Keese, citing from a survey conducted by the Energy Commission following the August 10, 1996, power outage said: "Electricity consumers across all sectors want lower prices without sacrificing quality and reliability of service." He added that a significant number of businesses are willing to pay for greater reliability.
Distributed power, according to Keese, "must not necessarily be cost-competitive with existing central station powerplants." Nonetheless, "it must offset any higher cost by providing customers with exactly the reliability they require."
Electrical outages in the summer of 1996, including that on August 10, dimmed revenues for many California firms. One major semiconductor firm chalked up a $1.4 million loss; an Orange County computer manufacturer lost a $1 million production run. And a major oil refinery lost $7 million in petroleum products.

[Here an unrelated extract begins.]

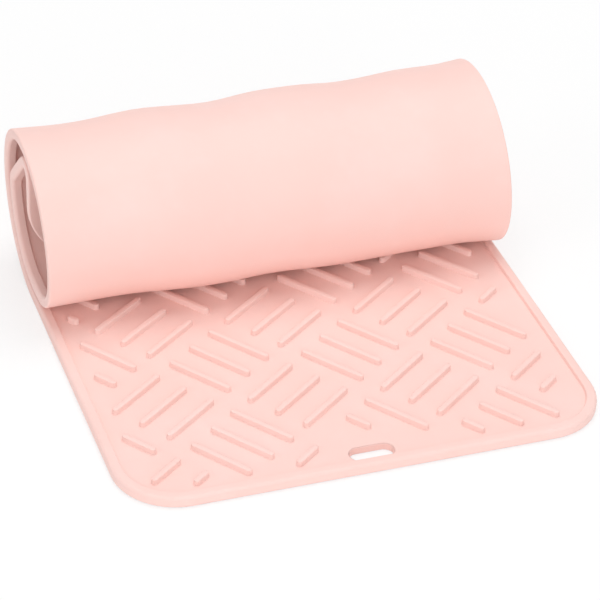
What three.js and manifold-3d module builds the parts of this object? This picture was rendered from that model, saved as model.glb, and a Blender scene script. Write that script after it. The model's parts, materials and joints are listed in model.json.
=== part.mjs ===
// A silicone heat-resistant mat, partly rolled up. The mat is one moulding: a thin web with a raised
// rim all round, basket-weave ribs on its upper face and a hanging slot near the front edge. Its
// front third lies flat and the rest is wound into an oval roll of one and a half turns, smooth face
// outside. Silicone bends everywhere, so the roll is built as narrow strips that hinge on each other
// along the mat's smooth face, and the mat is flat when every hinge has opened by its whole turn.
//
// Frame: X across the mat, Y from the front edge to the roll, Z up. The origin is on the surface
// that the mat lies on, under the middle of the rolled mat.

import * as THREE from 'three';
import { mergeVertices } from 'three/addons/utils/BufferGeometryUtils.js';
import Module from 'manifold-3d';

const wasm = await Module();
wasm.setup();

// The mat as a whole, in millimetres
const mat_width = 165;
const flat_length = 130.2;
const corner_radius = 21;
const web_thickness = 2.6;

// Rim round the edge: its height above the smooth face, and its width
const rim_height = 3.4;
const rim_width = 3.8;

// Ribs: blocks of parallel ribs in a square grid, every other block turned by a quarter
const block_pitch = 31.4;
const ribs_per_block = 3;
const rib_spacing = 10.9;
const rib_length = 24.4;
const rib_width = 2;
const rib_rise = 1.8;
const weave_angle = THREE.MathUtils.degToRad(37.2);
const first_block_across = 25;
const first_block_along = 47.5;
const shortest_rib = 3.5;
const rib_clip_step = 0.25;

// Border that the ribs keep off the mat's edge. The ribbed field sits a little left and in front of
// the middle of the mat.
const rib_edge_margin = 9.2;
const field_shift_across = 1.2;
const field_shift_along = 2.4;

// Hanging slot, and the bare border round its middle line that no rib enters
const slot_length = 15;
const slot_width = 6.4;
const slot_setback = 7.4;
const slot_bare_border = 11.4;

// Roll: the smooth face turns by the same angle at every hinge, and the strip lengths set its shape.
// The shares, here and at the inner end, are lengths measured in millimetres on a roll whose radius is
// the number that they are divided by.
const hinge_count = 28;
const hinge_turn = THREE.MathUtils.degToRad(22.5);
const hinge_gap = 0.3;
const roll_radius = 32.3;
const layer_pitch = 7;
const roll_oval_share = 9.4 / 32.3;
const roll_lean = THREE.MathUtils.degToRad(49.4);
const oval_fade_share = 0.05;
const layer_shift_share = 8.6 / 32.3;

// Inner end of the roll. A long strip lies flat under the second turn, so that its back stands near
// the first turn's. Above that the mat leans over to the front, folds and hangs down.
const flat_strip_hinge = 16;
const flat_strip_share = 17.5 / 32.3;
const lean_first_hinge = 20;
const lean_strip_shares = [5.2 / 32.3, 3.2 / 32.3, 21.7 / 32.3];
const fold_radius_share = 8 / 32.3;
const end_panel_share = 32 / 32.3;

// One overrun serves every cut
const overrun = 2;
const round_segments = 12;

const silicone_pink = 0xf4c6bd;
const silicone_roughness = 0.55;

const one_turn = 2 * Math.PI;

// Length of the strip after each hinge: an arc of one hinge turn, on a radius that shrinks by a
// layer each turn, swells where the roll is flat (it sags into a leaning oval) and moves each layer
// a little towards the front.
function strip_length(hinge) {
  if (hinge === hinge_count) return roll_radius * end_panel_share;
  if (hinge === flat_strip_hinge) return roll_radius * flat_strip_share;
  if (hinge >= lean_first_hinge) {
    const share = lean_strip_shares[hinge - lean_first_hinge] ?? fold_radius_share * hinge_turn;
    return roll_radius * share;
  }
  const heading = hinge_turn * (hinge - 1 / 2);
  const turns = heading / one_turn;
  const oval_share = roll_oval_share * (1 - oval_fade_share * turns);
  const oval = roll_radius * oval_share * Math.cos(2 * heading - roll_lean);
  const shift = (roll_radius * layer_shift_share / Math.PI) * Math.cos(heading);
  return (roll_radius - layer_pitch * turns + oval - shift) * hinge_turn;
}

const hinges = Array.from({ length: hinge_count }, (unused, index) => index + 1);
const strip_lengths = hinges.map(strip_length);
const rolled_length = strip_lengths.reduce((sum, length) => sum + length);
const mat_length = flat_length + rolled_length;
const rib_top = web_thickness + rib_rise;

// Solids

function to_solid(geometry) {
  const bare = geometry.index ? geometry.toNonIndexed() : geometry.clone();
  bare.deleteAttribute('normal');
  bare.deleteAttribute('uv');
  const merged = mergeVertices(bare);
  const mesh = new wasm.Mesh({
    numProp: 3,
    vertProperties: new Float32Array(merged.attributes.position.array),
    triVerts: new Uint32Array(merged.index.array),
  });
  return new wasm.Manifold(mesh);
}

function to_geometry(solid) {
  const mesh = solid.getMesh();
  const geometry = new THREE.BufferGeometry();
  geometry.setAttribute('position', new THREE.BufferAttribute(mesh.vertProperties, mesh.numProp));
  geometry.setIndex(new THREE.BufferAttribute(mesh.triVerts, 1));
  geometry.computeVertexNormals();
  return geometry;
}

function plate(shape, thickness) {
  const settings = { depth: thickness, bevelEnabled: false, curveSegments: round_segments };
  return new THREE.ExtrudeGeometry(shape, settings);
}

// Outline of the mat laid flat, drawn in from its edge. Across is from the middle of the mat and
// along is from its front edge.
function mat_outline(Kind, inset) {
  const half = mat_width / 2 - inset;
  const front = inset;
  const back = mat_length - inset;
  const radius = corner_radius - inset;
  const outline = new Kind();
  outline.moveTo(-half + radius, front);
  outline.lineTo(half - radius, front);
  outline.absarc(half - radius, front + radius, radius, -Math.PI / 2, 0, false);
  outline.lineTo(half, back - radius);
  outline.absarc(half - radius, back - radius, radius, 0, Math.PI / 2, false);
  outline.lineTo(-half + radius, back);
  outline.absarc(-half + radius, back - radius, radius, Math.PI / 2, Math.PI, false);
  outline.lineTo(-half, front + radius);
  outline.absarc(-half + radius, front + radius, radius, Math.PI, one_turn * 3 / 4, false);
  return outline;
}

function web() {
  return to_solid(plate(mat_outline(THREE.Shape, 0), web_thickness));
}

function rim() {
  const outline = mat_outline(THREE.Shape, 0);
  outline.holes.push(mat_outline(THREE.Path, rim_width));
  return to_solid(plate(outline, rim_height));
}

function slot_cutter() {
  const radius = slot_width / 2;
  const reach = slot_length / 2 - radius;
  const outline = new THREE.Shape();
  outline.moveTo(-reach, slot_setback - radius);
  outline.lineTo(reach, slot_setback - radius);
  outline.absarc(reach, slot_setback, radius, -Math.PI / 2, Math.PI / 2, false);
  outline.lineTo(-reach, slot_setback + radius);
  outline.absarc(-reach, slot_setback, radius, Math.PI / 2, one_turn * 3 / 4, false);
  const cutter = plate(outline, rim_height + 2 * overrun);
  cutter.translate(0, 0, -overrun);
  return to_solid(cutter);
}

// How far a place lies inside the outline of the mat
function depth_inside(across, along) {
  const half = mat_width / 2;
  const middle = mat_length / 2;
  const x = Math.abs(across) - (half - corner_radius);
  const y = Math.abs(along - middle) - (middle - corner_radius);
  const past_corner = Math.hypot(Math.max(x, 0), Math.max(y, 0)) + Math.min(Math.max(x, y), 0);
  return corner_radius - past_corner;
}

function rib_may_stand(across, along) {
  const reach = (slot_length - slot_width) / 2;
  const past_reach = Math.max(Math.abs(across) - reach, 0);
  const from_slot = Math.hypot(past_reach, along - slot_setback);
  const depth = depth_inside(across + field_shift_across, along + field_shift_along);
  return depth >= rib_edge_margin && from_slot >= slot_bare_border;
}

// The longest stretch of a rib's middle line that may stand, as its two ends along the line
function standing_stretch(centre, direction) {
  let best = [0, 0];
  let begin = null;
  const steps = Math.round(rib_length / rib_clip_step);
  for (let step = 0; step <= steps; step += 1) {
    const place = rib_length * (step / steps - 1 / 2);
    const stands = rib_may_stand(centre.x + direction.x * place, centre.y + direction.y * place);
    if (stands && begin === null) begin = place;
    if (stands && place - begin > best[1] - best[0]) best = [begin, place];
    if (!stands) begin = null;
  }
  return best;
}

function rib(centre, angle) {
  const direction = new THREE.Vector2(Math.cos(angle), Math.sin(angle));
  const [begin, end] = standing_stretch(centre, direction);
  if (end - begin < shortest_rib) return null;
  const sunk = web_thickness / 2;
  const box = new THREE.BoxGeometry(end - begin, rib_width, rib_rise + sunk);
  box.translate((begin + end) / 2, 0, rib_top - (rib_rise + sunk) / 2);
  box.rotateZ(angle);
  box.translate(centre.x, centre.y, 0);
  return to_solid(box);
}

function ribs() {
  const reach = Math.ceil((mat_width + mat_length) / block_pitch);
  const row = new THREE.Vector2(Math.cos(weave_angle), Math.sin(weave_angle));
  const column = new THREE.Vector2(Math.sin(weave_angle), -Math.cos(weave_angle));
  const first = new THREE.Vector2(first_block_across - mat_width / 2, first_block_along);
  const solids = [];
  for (let a = -reach; a <= reach; a += 1) {
    for (let b = -reach; b <= reach; b += 1) {
      const lies_along_row = (a + b) % 2 === 0;
      const angle = lies_along_row ? weave_angle : weave_angle - Math.PI / 2;
      const side = lies_along_row ? column : row;
      for (let k = 0; k < ribs_per_block; k += 1) {
        const offset = (k - (ribs_per_block - 1) / 2) * rib_spacing;
        const centre = first.clone().addScaledVector(row, a * block_pitch);
        centre.addScaledVector(column, b * block_pitch).addScaledVector(side, offset);
        const solid = rib(centre, angle);
        if (solid) solids.push(solid);
      }
    }
  }
  return solids;
}

// The whole mat laid flat, before it is parted into strips
function flat_mat() {
  let mat = web().add(rim()).subtract(slot_cutter());
  for (const solid of ribs()) mat = mat.add(solid);
  return mat;
}

// A block that holds one strip. Its ends lean by half a hinge turn, so that neighbours lie face to
// face when the mat is rolled, with the hinge gap between them.
function strip_block(from, to, leans_from, leans_to) {
  const tilt = Math.tan(hinge_turn / 2);
  const low = -overrun;
  const high = rib_top + overrun;
  const start_tilt = leans_from ? tilt : 0;
  const end_tilt = leans_to ? tilt : 0;
  const side = new THREE.Shape();
  side.moveTo(from + low * start_tilt, low);
  side.lineTo(to - low * end_tilt, low);
  side.lineTo(to - high * end_tilt, high);
  side.lineTo(from + high * start_tilt, high);
  const block = plate(side, mat_width + 2 * overrun);
  block.rotateX(Math.PI / 2);
  block.rotateZ(Math.PI / 2);
  block.translate(-mat_width / 2 - overrun, 0, 0);
  return to_solid(block);
}

function silicone() {
  return new THREE.MeshStandardMaterial({
    color: silicone_pink,
    roughness: silicone_roughness,
    metalness: 0,
    side: THREE.DoubleSide,
  });
}

function piece(name, mat, from, to, leans_from, leans_to) {
  const solid = mat.intersect(strip_block(from, to, leans_from, leans_to));
  const geometry = to_geometry(solid);
  const mesh = new THREE.Mesh(geometry, silicone());
  mesh.name = name;
  return mesh;
}

function strip_name(hinge) {
  if (hinge === hinge_count) return 'end_panel';
  return 'roll_strip_' + String(hinge).padStart(2, '0');
}

// How far the roll reaches behind the first hinge
function reach_behind_first_hinge() {
  let along = 0;
  let furthest = 0;
  strip_lengths.forEach((length, index) => {
    along += length * Math.cos(hinge_turn * (index + 1));
    furthest = Math.max(furthest, along);
  });
  return furthest;
}

const group = new THREE.Group();
const mat = flat_mat();
const depth = flat_length + reach_behind_first_hinge();

const laid = new THREE.Group();
laid.position.y = -depth / 2;
group.add(laid);
laid.add(piece('front_panel', mat, -overrun, flat_length - hinge_gap / 2, false, true));

// Each strip hangs on the one before it, turned about the line where their smooth faces meet
let carrier = laid;
let start = flat_length;
let step = flat_length;
for (const hinge of hinges) {
  const pivot = new THREE.Group();
  pivot.position.y = step;
  pivot.rotation.x = hinge_turn;
  carrier.add(pivot);
  step = strip_lengths[hinge - 1];
  const last = hinge === hinge_count;
  const end = last ? start + step + overrun : start + step - hinge_gap / 2;
  const strip = piece(strip_name(hinge), mat, start + hinge_gap / 2, end, true, !last);
  strip.position.y = -start;
  pivot.add(strip);
  carrier = pivot;
  start += step;
}

export default group;
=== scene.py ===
import itertools
import json
import math

import bmesh
import bpy
import numpy as np
from bpy.props import (
    FloatProperty,
    FloatVectorProperty,
    IntProperty,
    PointerProperty,
)
from bpy.types import Operator, Panel, PropertyGroup
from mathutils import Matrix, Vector
from mathutils.geometry import tessellate_polygon

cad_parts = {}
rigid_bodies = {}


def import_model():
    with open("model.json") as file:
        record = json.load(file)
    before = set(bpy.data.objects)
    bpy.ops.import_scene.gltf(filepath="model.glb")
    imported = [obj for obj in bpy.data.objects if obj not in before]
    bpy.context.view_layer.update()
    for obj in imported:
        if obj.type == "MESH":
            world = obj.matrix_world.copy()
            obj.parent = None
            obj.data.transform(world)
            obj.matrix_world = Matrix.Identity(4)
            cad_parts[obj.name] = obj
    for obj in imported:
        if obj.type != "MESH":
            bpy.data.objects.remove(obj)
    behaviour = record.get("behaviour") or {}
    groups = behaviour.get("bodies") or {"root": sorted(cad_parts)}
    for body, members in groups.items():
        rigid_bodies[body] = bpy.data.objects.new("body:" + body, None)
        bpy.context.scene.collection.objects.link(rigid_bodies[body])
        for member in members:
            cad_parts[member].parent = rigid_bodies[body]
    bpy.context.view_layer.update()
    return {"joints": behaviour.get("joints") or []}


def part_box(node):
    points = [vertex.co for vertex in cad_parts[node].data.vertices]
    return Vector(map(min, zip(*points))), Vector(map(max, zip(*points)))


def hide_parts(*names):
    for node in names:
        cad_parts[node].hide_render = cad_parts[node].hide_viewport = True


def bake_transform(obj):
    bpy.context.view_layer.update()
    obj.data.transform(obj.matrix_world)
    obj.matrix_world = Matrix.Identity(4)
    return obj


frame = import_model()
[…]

Realizing that not everyone is optimistic about distributed generation, Keese challenged both industry and government to "quantify the benefits of distributed power," and urged the development of guidelines on who should receive those benefits.
"There is a need for the continuous education of regulators, legislators and consumers about distributed resources," Keese said. Local governments and the general public - the level at which distributed resources can make the most dramatic impacts - "can design their own energy infrastructure, selecting distributed resources that best match their land uses."
The Energy Commission is examining the effect of distributed resources on transportation and other energy policies. Keese said the Commission's latest Electricity Report and its State Energy Plan, both currently under development, feature policy statements promoting distributed power.